## BEGIN
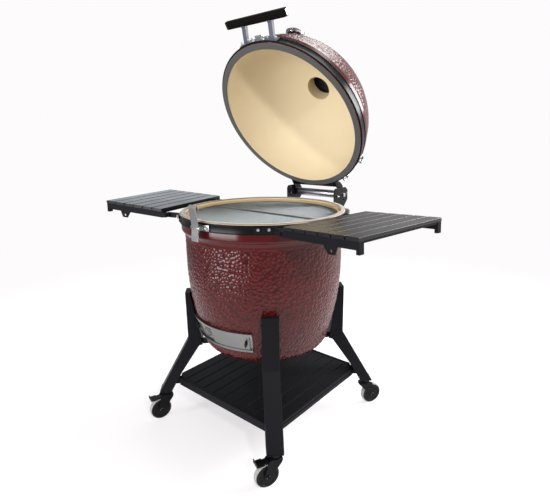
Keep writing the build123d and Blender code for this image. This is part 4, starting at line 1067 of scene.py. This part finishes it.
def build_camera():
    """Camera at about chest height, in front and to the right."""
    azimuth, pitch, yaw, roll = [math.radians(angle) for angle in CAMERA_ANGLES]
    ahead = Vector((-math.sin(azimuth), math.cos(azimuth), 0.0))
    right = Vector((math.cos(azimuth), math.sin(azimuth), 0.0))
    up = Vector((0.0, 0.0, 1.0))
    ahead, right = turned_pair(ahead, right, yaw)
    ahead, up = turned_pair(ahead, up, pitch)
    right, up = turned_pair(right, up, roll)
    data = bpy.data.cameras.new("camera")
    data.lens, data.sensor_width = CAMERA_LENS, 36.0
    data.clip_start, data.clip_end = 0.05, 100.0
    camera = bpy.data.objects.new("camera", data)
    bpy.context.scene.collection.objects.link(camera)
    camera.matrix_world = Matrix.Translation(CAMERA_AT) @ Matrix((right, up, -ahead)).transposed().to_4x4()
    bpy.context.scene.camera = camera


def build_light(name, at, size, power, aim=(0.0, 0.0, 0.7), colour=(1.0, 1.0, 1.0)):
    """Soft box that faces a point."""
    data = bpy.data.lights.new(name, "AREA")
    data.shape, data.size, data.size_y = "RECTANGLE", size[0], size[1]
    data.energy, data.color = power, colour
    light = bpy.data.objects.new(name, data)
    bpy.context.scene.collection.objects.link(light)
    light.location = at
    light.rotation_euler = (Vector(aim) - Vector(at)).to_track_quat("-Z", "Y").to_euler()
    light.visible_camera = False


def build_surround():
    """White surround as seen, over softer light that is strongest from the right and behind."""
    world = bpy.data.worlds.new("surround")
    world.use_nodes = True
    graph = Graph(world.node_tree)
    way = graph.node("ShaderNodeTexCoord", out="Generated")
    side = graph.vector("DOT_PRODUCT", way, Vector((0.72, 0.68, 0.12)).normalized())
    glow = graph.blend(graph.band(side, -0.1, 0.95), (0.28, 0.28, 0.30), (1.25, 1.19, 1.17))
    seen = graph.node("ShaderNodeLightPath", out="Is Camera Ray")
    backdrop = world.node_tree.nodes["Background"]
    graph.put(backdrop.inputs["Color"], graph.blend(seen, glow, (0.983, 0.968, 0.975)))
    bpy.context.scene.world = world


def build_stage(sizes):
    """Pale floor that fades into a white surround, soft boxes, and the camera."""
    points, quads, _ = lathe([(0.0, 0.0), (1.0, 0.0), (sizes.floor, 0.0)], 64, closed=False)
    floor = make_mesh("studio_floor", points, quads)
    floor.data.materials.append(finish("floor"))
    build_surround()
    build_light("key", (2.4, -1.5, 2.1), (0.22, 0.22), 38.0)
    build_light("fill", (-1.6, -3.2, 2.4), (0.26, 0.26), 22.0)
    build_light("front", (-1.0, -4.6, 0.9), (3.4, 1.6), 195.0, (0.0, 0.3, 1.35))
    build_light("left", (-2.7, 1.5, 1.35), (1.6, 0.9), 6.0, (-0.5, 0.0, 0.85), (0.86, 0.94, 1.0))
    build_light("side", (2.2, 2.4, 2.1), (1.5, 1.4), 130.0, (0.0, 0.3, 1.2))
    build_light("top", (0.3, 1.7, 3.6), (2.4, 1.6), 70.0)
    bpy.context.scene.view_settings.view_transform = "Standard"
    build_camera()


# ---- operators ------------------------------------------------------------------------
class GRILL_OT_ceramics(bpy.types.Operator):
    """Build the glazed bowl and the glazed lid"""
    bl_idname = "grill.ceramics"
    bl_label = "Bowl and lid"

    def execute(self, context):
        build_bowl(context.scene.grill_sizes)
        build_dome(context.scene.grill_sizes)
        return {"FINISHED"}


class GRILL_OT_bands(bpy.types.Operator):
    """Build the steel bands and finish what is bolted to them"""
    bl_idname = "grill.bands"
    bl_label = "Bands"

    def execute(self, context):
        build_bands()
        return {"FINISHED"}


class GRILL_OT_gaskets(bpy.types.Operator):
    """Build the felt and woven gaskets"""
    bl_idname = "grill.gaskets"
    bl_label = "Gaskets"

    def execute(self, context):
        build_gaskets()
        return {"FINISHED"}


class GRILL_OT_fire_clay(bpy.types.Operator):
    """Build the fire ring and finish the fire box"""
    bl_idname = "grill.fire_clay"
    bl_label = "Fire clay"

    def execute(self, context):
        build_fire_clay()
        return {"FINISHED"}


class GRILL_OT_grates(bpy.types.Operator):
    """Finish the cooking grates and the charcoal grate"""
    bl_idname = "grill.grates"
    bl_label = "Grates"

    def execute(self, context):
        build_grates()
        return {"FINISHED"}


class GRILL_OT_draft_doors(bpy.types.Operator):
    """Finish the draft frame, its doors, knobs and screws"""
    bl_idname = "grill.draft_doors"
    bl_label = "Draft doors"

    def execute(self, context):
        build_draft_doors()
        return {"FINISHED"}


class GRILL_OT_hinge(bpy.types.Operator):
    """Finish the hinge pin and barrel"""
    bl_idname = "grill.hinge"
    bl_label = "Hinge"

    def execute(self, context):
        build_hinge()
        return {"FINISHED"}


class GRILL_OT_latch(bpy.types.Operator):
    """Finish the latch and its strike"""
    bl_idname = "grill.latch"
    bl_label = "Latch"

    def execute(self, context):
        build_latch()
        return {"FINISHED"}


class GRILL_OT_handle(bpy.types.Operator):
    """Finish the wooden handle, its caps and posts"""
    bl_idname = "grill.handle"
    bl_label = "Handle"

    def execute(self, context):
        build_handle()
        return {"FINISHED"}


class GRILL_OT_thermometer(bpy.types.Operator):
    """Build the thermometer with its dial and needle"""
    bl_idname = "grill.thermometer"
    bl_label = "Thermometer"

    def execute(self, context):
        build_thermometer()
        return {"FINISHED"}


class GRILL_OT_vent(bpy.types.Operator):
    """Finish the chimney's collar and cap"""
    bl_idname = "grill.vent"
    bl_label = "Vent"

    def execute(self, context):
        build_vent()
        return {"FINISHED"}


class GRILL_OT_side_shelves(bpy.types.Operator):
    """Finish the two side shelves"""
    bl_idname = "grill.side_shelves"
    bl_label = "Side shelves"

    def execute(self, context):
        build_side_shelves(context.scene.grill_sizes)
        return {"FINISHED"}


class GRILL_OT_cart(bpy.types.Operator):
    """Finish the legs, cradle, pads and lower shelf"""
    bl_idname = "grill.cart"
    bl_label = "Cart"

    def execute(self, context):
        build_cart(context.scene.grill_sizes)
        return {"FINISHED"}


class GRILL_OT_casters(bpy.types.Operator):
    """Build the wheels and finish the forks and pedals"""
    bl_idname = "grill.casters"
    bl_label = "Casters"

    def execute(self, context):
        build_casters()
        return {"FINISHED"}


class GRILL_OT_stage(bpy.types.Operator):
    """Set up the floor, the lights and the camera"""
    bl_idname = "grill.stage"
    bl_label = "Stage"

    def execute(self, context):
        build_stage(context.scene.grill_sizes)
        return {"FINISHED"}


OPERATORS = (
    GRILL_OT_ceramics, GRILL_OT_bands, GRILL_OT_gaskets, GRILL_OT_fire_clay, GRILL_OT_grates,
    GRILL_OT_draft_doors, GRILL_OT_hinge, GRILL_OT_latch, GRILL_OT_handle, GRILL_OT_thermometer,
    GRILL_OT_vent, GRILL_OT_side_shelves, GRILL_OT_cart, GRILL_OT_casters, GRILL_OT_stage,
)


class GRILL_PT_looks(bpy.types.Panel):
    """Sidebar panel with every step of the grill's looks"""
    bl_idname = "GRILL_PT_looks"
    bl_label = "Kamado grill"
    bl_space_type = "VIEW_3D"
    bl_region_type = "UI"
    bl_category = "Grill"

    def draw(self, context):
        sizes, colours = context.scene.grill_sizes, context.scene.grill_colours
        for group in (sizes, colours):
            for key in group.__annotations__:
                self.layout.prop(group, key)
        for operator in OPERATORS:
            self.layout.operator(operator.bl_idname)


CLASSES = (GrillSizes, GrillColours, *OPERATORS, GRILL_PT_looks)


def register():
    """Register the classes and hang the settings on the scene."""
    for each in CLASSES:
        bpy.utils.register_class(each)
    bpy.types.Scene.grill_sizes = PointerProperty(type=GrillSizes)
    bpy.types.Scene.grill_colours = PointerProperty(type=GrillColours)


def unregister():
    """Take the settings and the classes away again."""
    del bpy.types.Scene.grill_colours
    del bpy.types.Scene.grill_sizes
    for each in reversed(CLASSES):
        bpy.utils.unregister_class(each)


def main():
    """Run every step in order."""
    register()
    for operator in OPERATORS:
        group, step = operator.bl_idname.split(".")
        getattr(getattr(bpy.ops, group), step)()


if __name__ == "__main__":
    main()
## END
(Exercise details) Everything from the first line above up to and including the line that contains "bpy.context.scene.camera = camera" should be printed exactly; please print only that.

(Solution for this problem)
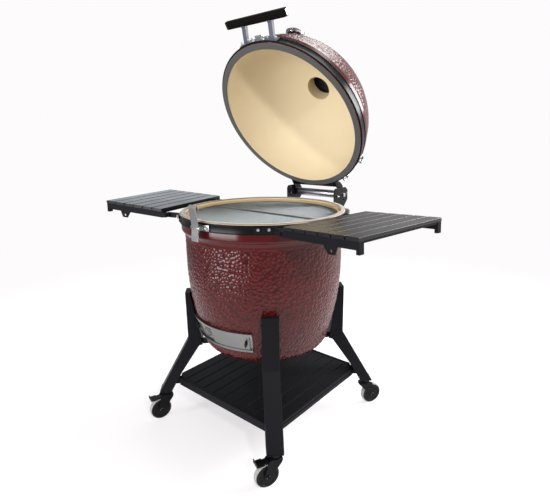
Keep writing the build123d and Blender code for this image. This is part 4, starting at line 1067 of scene.py. This part finishes it.
def build_camera():
    """Camera at about chest height, in front and to the right."""
    azimuth, pitch, yaw, roll = [math.radians(angle) for angle in CAMERA_ANGLES]
    ahead = Vector((-math.sin(azimuth), math.cos(azimuth), 0.0))
    right = Vector((math.cos(azimuth), math.sin(azimuth), 0.0))
    up = Vector((0.0, 0.0, 1.0))
    ahead, right = turned_pair(ahead, right, yaw)
    ahead, up = turned_pair(ahead, up, pitch)
    right, up = turned_pair(right, up, roll)
    data = bpy.data.cameras.new("camera")
    data.lens, data.sensor_width = CAMERA_LENS, 36.0
    data.clip_start, data.clip_end = 0.05, 100.0
    camera = bpy.data.objects.new("camera", data)
    bpy.context.scene.collection.objects.link(camera)
    camera.matrix_world = Matrix.Translation(CAMERA_AT) @ Matrix((right, up, -ahead)).transposed().to_4x4()
    bpy.context.scene.camera = camera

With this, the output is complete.